Goes over members with NULL relation vector. Logic to determine relations is same as when setting sender's vector on forwarding. The latter is optimization -> faster migration of hot paths. _**(Take member locks)**_
TBC report when done - for directory service. Or we can track remaining member records with NULL vector.
### Offline migration (Stage 2)
TBC SQL to set relations vectors based on remaining introductions records.
### Other considerations
#### 1. Introductions race - missed introductions
We may have identified race where some pairs of members may never become introduced to each other. It can occur if 2 hosts concurrently invite (announce) and introduce their respective invitees based to their respective local member lists.
Consider such timeline:
1. Admin 1 invites Invitee 1.
Invitee 1 connects to Admin 1 (CON).
Admin 1 announces (x.grp.mem.new) Invitee 1 and introduces him to known members (Admin 1 hasn't seen Invitee 2).

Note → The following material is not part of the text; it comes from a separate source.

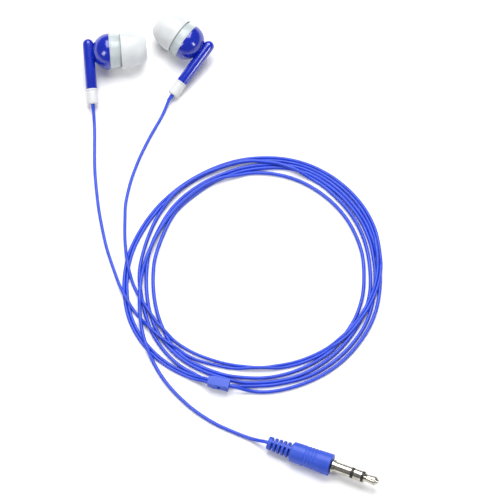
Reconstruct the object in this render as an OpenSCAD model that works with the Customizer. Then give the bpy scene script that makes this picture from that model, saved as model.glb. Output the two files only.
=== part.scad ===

2. Admin 2 invites Invitee 2.
Invitee 2 connects to Admin 2 (CON).
_Consider following scenario: Admin 2 hasn't received x.grp.mem.new for Invitee 1 from Admin 1._ Admin 2 announces (x.grp.mem.new) Invitee 2 and introduces him to known members (Admin 2 hasn't seen Invitee 1).
3. Both admins receive (with delay) opposite x.grp.mem.new -> both admins already made introductions before and consider opposite admin would introduce "new" member to their "older" invitee.
This is status quo, this work will not improve it.
We will revert change of admins making decision of introductions lists based purely on member index, which may have made such race more likely. Instead they will determine introductions lists as following: all current members minus already introduced members (see "Avoid duplicate introductions" section).
#### 2. Double x.grp.mem.con notifications
As alternative to N updates for introduced members, we considered redundant forwarding in multi-admin scenario and modifying user clients (2-stage release) to send x.grp.mem.con notifications to both own host and host of connected member.
Not symmetrical: a "later" invitee doesn't know which member is the host of an "earlier" invitee.